Another method involves planting a sequence of cool- and warm-season crops in the same bed over the course of the growing season; this approach works best where the growing season is long, with an extended cool spring. Placing tomatoes, peppers, eggplants and other heat-loving plants in the garden too early (before soil temperatures have warmed up enough to support active growth) is to risk permanently damaging the crop. Instead, sow cool-season crops (like radishes, peas or spinach) in that same spot where you later will set out summer crops. Your shivering tomato starts will thank you, and you’ll get an early spring bonus of cool-season crops.

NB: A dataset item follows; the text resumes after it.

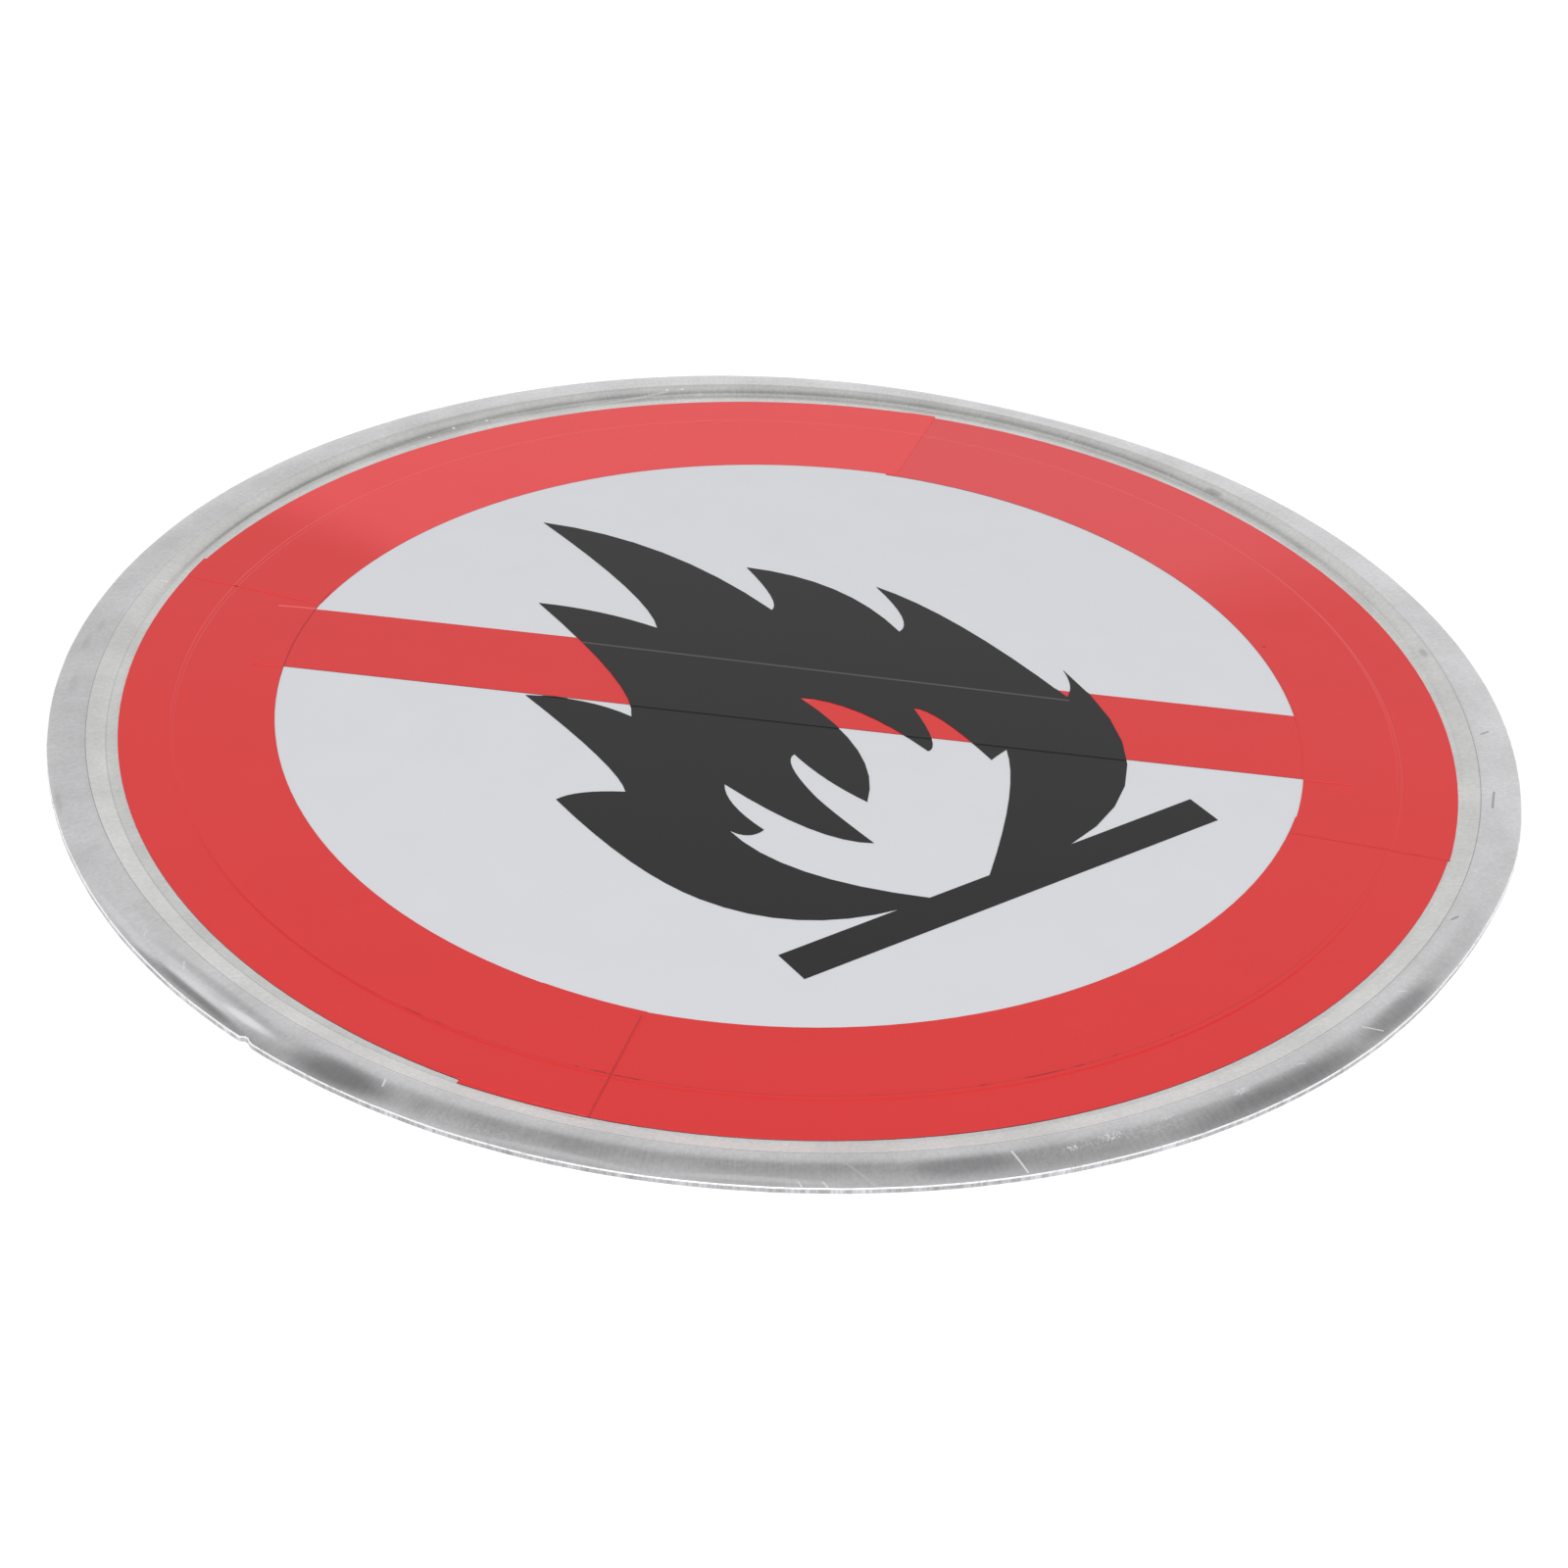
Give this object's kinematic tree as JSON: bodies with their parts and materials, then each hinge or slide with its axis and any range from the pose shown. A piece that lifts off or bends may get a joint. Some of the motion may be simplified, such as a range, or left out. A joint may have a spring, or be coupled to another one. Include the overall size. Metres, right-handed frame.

Planting a quick-to-mature crop between rows, or interspersed with plantings that take longer to grow, is another twist on succession planting, called a catch crop. I often plant summer lettuce in and around my tomato starts. The lettuce plants quickly grow to harvest size before the tomatoes fill the space. Later in the summer, I squeeze another crop into the same garden footprint by sowing kale at the foot of my now-mature tomato plants. The young seedlings germinate and establish sheltered from intense summer conditions; after harvesting the last tomato, I cut the plants to the ground, leaving the now-well-established kale plants to flourish and produce in the cool damp weather of fall.
Charting successive plantings and juggling catch crops take some serious planning. But managing your garden’s space-time continuum is an essential aspect of maximizing the yield of fresh food from a small garden.